Braun, a businessman with the ability to self-fund his campaign, is one of three major contenders for the GOP nod to take on Democrat Joe Donnelly, along with Reps. Todd Rokita and Luke Messer. Indiana First has no plans to wade into that race.
Besides Banks, who was elected to the House with 70 percent of the vote last fall, Shumaker does not foresee backing any other incumbent in the state in 2018.
Banks, whom Shukmaker called a “conservative rock star,” is not familiar with Indiana First.
“The Congressman has never met with this organization and didn’t seek its endorsement,” a Banks spokesman said in a statement Wednesday.
“We are trying to learn more about who they are. Congressman Banks believes that regardless of our political differences, Hoosiers must reject hatred and racism,” the spokesman added.

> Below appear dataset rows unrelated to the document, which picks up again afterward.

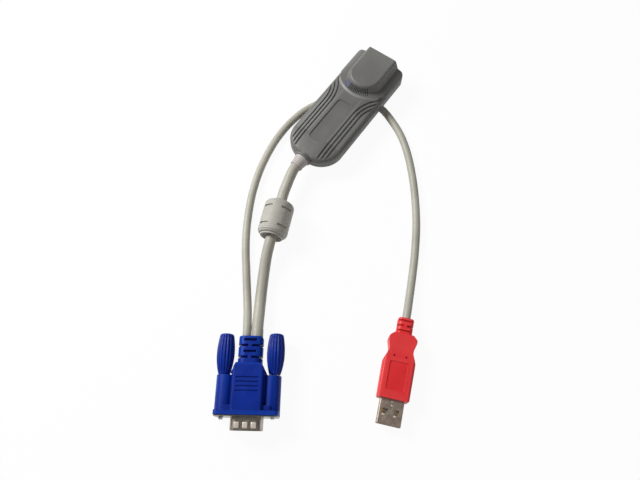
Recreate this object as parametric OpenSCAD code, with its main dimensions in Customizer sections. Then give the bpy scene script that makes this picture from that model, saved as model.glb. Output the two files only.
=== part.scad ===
// Server interface module: a hand-sized pod with a network jack at one end, a video lead
// with a ferrite bead and a screw-in video plug, and a thin lead with a flat bus plug.
// Millimetres. +Y runs along the pod towards its jack, +Z is up, and the origin is the
// middle of the pod's box. The pod lies on its own thin lead, and the leads lie on the floor.

/* [Pod case] */
// Width of the pod across its sides
case_w = 33; // [30:0.5:40]
// Length of the pod from nose to jack end
case_len = 80; // [74:1:100]
// Height of the pod over the raised jack block
case_h = 15; // [15:0.5:18]
// Thickness of the moulded walls
wall = 1.6; // [1.2:0.1:2]
// Height of the grip's crown above the underside
grip_h = 9.6; // [9:0.2:11]
// Radius of the nose corners, seen from above
nose_r = 14; // [9:0.5:16]
// Radius of the rounding along the grip's upper edges
edge_r = 3.2; // [2:0.2:4]
// Slope of the crown where it meets the edge rounding, degrees
crown_angle = 16; // [8:1:25]
// Height of the joint between the two shells above the underside
seam_h = 5.4; // [4.8:0.1:6]
// Radius of the upright corners at the jack end
tail_r = 3; // [1:0.5:5]

/* [Grip details] */
// Distance of the innermost finger groove from the middle of the pod
groove_x = 7.8; // [7:0.2:9]
// Distance from one groove to the next
groove_pitch = 2.1; // [1.6:0.1:2.6]
// Number of grooves on each side
groove_count = 3; // [1:1:4]
// Width of a groove
groove_w = 1; // [0.5:0.1:1.2]
// Depth of a groove
groove_depth = 0.6; // [0.2:0.1:0.8]
// Radius of the bend that carries the inner groove out to the side
groove_bend_r = 28; // [20:1:40]
// Width of the shallow label recess
label_w = 9.4; // [6:0.2:11]
// Length of the label recess
label_len = 31; // [20:1:34]
// Depth of the label recess
label_depth = 0.5; // [0.2:0.05:0.6]

/* [Jack block] */
// Radius of the block's round front at the plateau
plateau_r = 9.3; // [9:0.1:11]
// Radius of the block's round front at its foot
foot_r = 12.9; // [12:0.1:14]
// Distance from the jack end to the middle of the round front
block_len = 17.5; // [15:0.5:20]
// Radius of the ledge's front edge round the block
ledge_r = 17; // [16:0.5:20]
// Height of the ledge's step above the grip
ledge_step = 1; // [0.4:0.1:1.4]
// Number of air slits in the block's front slope
slit_count = 12; // [6:1:14]
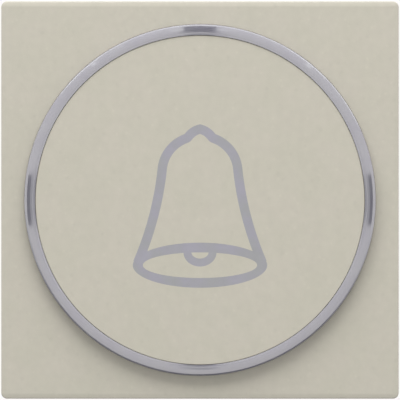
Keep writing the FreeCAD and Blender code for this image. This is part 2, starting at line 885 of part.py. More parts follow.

Asked why Indiana First isn’t backing other conservative incumbents, such as freshman Rep. Trey Hollingsworth who’s voted with Trump as much as Banks, according to CQ’s Vote Watch, Shumaker said the group is confident Hollingsworth is safe in his 9th District seat. Hollingsworth is on the Democratic Congressional Campaign Committee’s target list.
Shumaker noted that a Democrat in the 3rd District came close to raising as much money as Banks did in the third quarter. Businesswoman Courtney Tritch raised $76,000 compared to Banks’ $100,000 during the three-month period ending Sept. 30. Banks ended the quarter with nearly $200,000 more in cash on hand.
Indiana First’s support of Banks does not mean it regards him as vulnerable in 2018, Shumaker said.
For the open 4th District seat, which Rokita is vacating, Indiana First is interested in Diego Morales, who worked as an aide to Vice President Mike Pence when he was governor.
In the open 6th District that Messer is leaving behind, the group has so far met with only Stephen MacKenzie, who ran in 2016 for the GOP nod in the 5th District against Rep. Susan W. Brooks.
The vice president’s bother, Greg Pence, is also running in the 6th District.
“We’ve not had an opportunity to speak with Greg Pence, so until I meet with him personally, I can’t give an honest opinion there,” Shumaker said.